SENATOR Marco Rubio was blasted on Twitter after sharing a photo of himself with the late Elijah Cummings in a tribute post to civil rights icon Rep John Lewis.

Rubio made the social media goof on Saturday afternoon hours after the news of Lewis' death was reported.

The Florida senator shared a photo of himself with Cummings, a civil rights advocate and House representative for Maryland who died in 2019, thinking it was Lewis.

"It was an honor to know & be blessed with the opportunity to serve in Congress with JohnLewis (sic) a genuine & historic American hero," said Rubio, who also changed his profile picture to the tweeted pic.

"May the Lord grant him eternal peace."



Rubio deleted the tweet moments later, but not before Twitter users spotted the blunder and blasted him for his mistake on social media.

"Marco Rubio's tweet about John Lewis – which is now his profile pic – is a photo of Elijah Cummings," said Oliver Willis.

"Wrong Black guy," said Wesley Lowery.

"Really great stuff @marcorubio I'm sure you're heartbroken by the way that's not John Lewis that's Elijah Cummings," said Jordan Uhl.

"That awkward moment when you reveal that you think all Black people look alike, @marcorubio," said Adam Lance Garcia.


 


Lewis, who had served as House representative for Georgia since 1987, died late Friday night after receiving hospice care to treat pancreatic cancer.

He is remembered as a staunch civil rights advocate and for leading 600 protesters across the Edmund Pettus Bridge in Selma in 1965, an event that would later be known as the Bloody Sunday march.

Then 25 years old, Lewis fractured his skull after he was shoved to the ground and beaten by cops in Alabama.

The nationally televised event bolstered support for the civil rights movement.

Images of Lewis' brutal assault by cops prompted Congress to pass the Voting Rights Act of 1965, ensuring that all Black Americans were given equal rights to vote as all others.

A flood of tributes to the late civil rights legend hit social media moments after his death was reported.






To honor Lewis' contributions to history, President Donald Trump ordered flags lowered to half-staff at the White House on Saturday afternoon.

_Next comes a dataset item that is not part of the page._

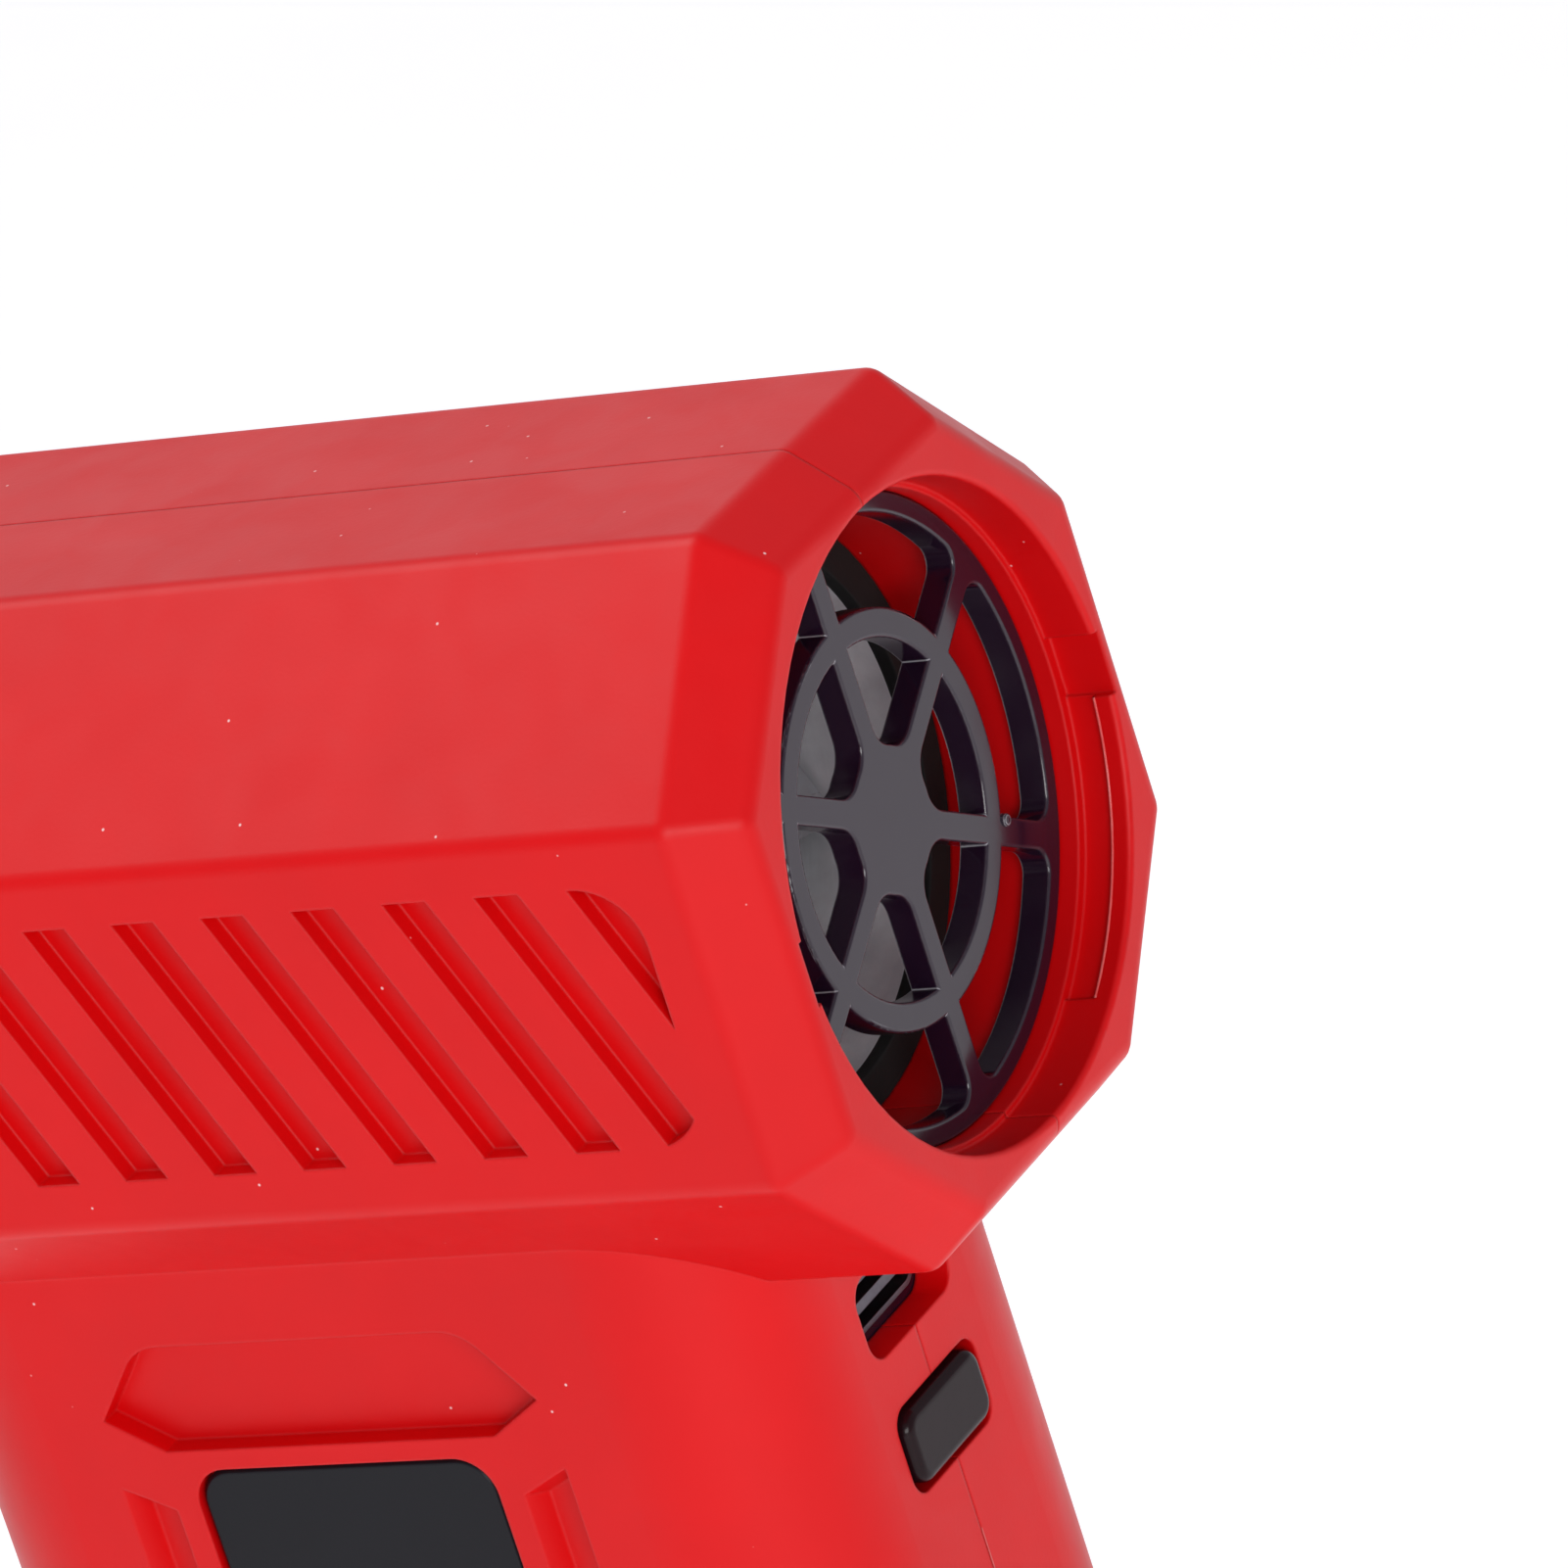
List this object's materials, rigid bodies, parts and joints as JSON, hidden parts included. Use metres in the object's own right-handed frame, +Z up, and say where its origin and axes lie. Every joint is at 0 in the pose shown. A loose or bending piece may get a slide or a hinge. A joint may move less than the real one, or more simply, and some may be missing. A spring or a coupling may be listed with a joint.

"As a mark of respect for the memory and longstanding public service of Representative John Lewis, of Georgia, I hereby order, by the authority vested in me by the Constitution and the laws of the United States of America, that the flag of the United States shall be flown at half-staff at the White House and upon all public buildings and grounds," Trump said in a proclamation regarding Lewis' death.